I'm not at all familiar with Suicidal Tendencies... the flavor of the music isn't to my tastes. Mike Muir's energy is world-renowned, and was definitely there. Suicidal's fans tended to be younger than those of us that were there for Exodus and Slayer, and were all wearing their caps with upturned bills featuring the Suicidal logo. I can't really say whether or not I enjoyed the music, as I was distracted by all the kids crowd surfing, one of which crashed into my head, wrenching my neck, before the security guys could grab him. When I wasn't the one receiving a spinal injury, it was quite amusing to watch. At one particular point, two assholes were coming in back-to-back. While security grabbed one, the other guy tumbled under the stage and needed help to become unstuck. Fortunately, Suicidal's set ended before anyone near the barricade suffered a serious neck injury. Yes, that's my take on it. Screw you, I'm old. Get off my lawn.

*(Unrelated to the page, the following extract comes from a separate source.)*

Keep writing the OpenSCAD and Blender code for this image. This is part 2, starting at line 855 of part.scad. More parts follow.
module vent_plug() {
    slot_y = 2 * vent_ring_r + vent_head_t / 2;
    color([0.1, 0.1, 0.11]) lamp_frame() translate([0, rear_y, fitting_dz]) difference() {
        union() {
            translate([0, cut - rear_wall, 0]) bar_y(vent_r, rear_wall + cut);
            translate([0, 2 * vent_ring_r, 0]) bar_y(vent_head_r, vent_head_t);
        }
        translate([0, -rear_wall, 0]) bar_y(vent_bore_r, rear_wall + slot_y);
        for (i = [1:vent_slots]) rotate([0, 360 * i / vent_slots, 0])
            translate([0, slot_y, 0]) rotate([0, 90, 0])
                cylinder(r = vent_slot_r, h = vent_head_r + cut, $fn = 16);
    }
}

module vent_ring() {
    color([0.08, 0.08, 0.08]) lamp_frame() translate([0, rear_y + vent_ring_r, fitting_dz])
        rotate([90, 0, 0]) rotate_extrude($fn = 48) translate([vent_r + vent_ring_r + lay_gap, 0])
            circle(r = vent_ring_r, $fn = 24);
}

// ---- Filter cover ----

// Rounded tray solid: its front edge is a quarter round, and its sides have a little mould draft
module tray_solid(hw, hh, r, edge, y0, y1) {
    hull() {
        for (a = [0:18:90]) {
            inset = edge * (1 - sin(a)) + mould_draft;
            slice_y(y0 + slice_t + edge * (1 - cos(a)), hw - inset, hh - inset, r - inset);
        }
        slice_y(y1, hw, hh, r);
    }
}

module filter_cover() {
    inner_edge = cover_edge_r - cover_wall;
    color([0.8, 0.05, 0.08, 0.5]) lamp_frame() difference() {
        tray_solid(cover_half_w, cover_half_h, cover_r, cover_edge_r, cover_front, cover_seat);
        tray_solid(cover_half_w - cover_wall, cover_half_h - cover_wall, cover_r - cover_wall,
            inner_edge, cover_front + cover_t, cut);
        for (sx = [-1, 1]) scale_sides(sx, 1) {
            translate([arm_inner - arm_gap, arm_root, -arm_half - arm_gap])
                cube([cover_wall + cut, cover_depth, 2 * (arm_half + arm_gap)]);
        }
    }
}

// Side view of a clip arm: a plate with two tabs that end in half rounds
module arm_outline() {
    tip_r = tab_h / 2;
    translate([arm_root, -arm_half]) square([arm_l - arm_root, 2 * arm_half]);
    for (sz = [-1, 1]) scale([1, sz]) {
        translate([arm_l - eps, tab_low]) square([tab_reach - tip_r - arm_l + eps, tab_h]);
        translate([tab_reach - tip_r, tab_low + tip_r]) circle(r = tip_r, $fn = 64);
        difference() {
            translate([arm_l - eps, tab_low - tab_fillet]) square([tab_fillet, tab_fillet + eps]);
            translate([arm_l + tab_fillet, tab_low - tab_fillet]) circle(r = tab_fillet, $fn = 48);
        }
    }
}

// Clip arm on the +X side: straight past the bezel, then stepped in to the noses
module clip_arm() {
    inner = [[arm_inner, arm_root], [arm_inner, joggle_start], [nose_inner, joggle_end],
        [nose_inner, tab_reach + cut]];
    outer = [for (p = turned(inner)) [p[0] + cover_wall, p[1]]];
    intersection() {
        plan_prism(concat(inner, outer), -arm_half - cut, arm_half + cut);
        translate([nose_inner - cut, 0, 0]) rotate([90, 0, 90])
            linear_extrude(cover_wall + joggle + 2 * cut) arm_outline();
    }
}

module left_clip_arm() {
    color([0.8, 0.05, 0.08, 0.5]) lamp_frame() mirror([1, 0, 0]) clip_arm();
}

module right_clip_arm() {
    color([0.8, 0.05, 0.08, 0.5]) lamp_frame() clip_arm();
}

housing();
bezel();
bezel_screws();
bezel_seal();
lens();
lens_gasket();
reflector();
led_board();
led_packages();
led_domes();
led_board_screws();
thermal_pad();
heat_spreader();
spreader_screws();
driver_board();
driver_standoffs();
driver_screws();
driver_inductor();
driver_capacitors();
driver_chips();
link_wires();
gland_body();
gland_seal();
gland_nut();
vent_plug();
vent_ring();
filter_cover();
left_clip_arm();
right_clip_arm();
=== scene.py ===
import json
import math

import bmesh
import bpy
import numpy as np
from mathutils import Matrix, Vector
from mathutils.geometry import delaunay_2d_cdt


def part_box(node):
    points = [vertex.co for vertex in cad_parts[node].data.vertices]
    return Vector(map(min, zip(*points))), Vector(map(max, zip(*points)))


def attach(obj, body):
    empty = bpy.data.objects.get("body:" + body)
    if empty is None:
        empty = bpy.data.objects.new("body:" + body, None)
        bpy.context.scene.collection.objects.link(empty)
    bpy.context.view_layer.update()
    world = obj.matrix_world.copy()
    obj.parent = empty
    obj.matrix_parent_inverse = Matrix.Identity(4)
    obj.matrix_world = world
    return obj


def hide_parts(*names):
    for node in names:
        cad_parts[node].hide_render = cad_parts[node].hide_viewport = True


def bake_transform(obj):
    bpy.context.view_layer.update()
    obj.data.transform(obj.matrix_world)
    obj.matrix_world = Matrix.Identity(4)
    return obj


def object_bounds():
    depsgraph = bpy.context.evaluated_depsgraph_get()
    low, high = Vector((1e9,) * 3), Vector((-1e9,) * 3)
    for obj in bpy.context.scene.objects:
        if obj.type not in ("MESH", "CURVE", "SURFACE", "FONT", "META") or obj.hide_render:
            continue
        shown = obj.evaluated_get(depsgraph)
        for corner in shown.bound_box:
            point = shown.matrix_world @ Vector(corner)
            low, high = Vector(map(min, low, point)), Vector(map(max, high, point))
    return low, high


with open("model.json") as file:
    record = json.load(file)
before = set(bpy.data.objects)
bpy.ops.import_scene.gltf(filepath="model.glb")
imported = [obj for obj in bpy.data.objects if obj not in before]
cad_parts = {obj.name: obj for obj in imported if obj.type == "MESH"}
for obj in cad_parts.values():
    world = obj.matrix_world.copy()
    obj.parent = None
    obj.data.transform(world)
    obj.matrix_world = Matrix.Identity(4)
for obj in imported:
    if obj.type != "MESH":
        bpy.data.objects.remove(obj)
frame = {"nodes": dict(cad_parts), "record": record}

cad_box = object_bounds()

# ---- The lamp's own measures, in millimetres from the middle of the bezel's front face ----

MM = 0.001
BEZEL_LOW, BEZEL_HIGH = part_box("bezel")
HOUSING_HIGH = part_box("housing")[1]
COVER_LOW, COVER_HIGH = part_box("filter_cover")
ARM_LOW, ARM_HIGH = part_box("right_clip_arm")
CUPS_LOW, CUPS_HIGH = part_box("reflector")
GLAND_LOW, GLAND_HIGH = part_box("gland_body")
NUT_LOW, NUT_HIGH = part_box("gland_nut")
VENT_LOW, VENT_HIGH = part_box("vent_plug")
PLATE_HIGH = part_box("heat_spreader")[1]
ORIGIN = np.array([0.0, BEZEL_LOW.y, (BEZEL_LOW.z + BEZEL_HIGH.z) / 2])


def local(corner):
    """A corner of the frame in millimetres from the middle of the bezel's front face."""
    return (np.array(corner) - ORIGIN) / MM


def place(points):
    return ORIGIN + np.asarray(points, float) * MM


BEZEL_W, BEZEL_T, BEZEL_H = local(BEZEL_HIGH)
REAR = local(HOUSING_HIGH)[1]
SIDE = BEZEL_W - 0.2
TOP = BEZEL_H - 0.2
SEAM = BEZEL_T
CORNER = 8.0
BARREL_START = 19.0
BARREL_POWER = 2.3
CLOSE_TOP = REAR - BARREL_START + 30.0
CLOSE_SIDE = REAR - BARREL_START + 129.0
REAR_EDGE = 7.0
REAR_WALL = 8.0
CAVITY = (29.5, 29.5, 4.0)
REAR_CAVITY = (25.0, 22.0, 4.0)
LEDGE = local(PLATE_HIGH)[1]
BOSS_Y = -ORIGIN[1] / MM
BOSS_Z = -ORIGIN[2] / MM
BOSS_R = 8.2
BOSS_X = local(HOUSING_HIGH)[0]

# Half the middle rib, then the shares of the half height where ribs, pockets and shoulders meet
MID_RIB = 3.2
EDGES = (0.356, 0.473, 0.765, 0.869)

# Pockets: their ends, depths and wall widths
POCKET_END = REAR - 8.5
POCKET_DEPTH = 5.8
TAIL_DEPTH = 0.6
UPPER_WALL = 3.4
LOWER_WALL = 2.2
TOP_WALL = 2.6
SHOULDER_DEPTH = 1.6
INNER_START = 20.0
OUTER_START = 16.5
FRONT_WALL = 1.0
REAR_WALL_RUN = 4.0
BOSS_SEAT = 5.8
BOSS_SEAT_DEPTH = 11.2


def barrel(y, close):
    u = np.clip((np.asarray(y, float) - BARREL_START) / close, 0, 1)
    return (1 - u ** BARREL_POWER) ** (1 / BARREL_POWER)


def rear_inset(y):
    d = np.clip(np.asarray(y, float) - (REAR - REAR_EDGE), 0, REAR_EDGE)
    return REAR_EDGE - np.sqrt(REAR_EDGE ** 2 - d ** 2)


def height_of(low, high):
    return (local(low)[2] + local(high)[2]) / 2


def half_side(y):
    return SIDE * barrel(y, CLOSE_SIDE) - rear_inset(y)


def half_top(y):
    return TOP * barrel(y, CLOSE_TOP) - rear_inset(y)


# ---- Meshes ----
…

Once again, the crew was quick making the change over for Slayer. They drop a large white curtain across the front as they work on most of the change over. A few minutes later, someone in the side balcony starts taking photos... Oh yes, it's on. The press photographers roll in. Then, a projector lights up the curtain. They opened with World Painted Blood. Every aspect of Slayer's show was incredible. The lighting was perfect, carefully tailored to fit the mood of each song. My side of the stage was inhabited by none other than Kerry Fuckin' King. It was an absolute treat to see those songs I've loved for so long emanate from a musician and his guitar that close to my face. It's one thing to listen to music, it's another to see it performed in front of your face. The show was a solid hour and a half of music. They closed out the night with their Jeff Hanneman tribute... playing South of Heaven. After that, Tom gave a quick, "Thank you, good night." That was it. The band tosses out picks and sticks, and set lists, and that's it.
Slayer fans are less pushy than Megadeth fans. If this were a Megadeth show, as the end of the night comes closer, selfish jerks whose only form of personal validation is catching Dave Mustaine's sweaty wristbands make the show miserable. At the RIP20 show, I went from standing within an arm's reach of one side aisle, all the way across the floor to the other side of the stage. At the Slayer show? I'm not really sure if I moved at all. I started the night at the hinge of one barricade, ended at the hinge of a barricade. The forward push wasn't even that bad, mainly when the pit whipped up a bit. Well, a couple of individuals, in particular the rather tiny woman that was there for the Exodus meet and greet, had to make an escape. Fortunately, the security guys were able to help. The only problem, if you can call it that, is that the bass drum was a bit too loud, to the point that it was creating a tremolo effect where I was standing. It was so intense, my hair was flying around, and it interrupted my breathing. I'm definitely glad I lost an hour returning to the house for the earplugs.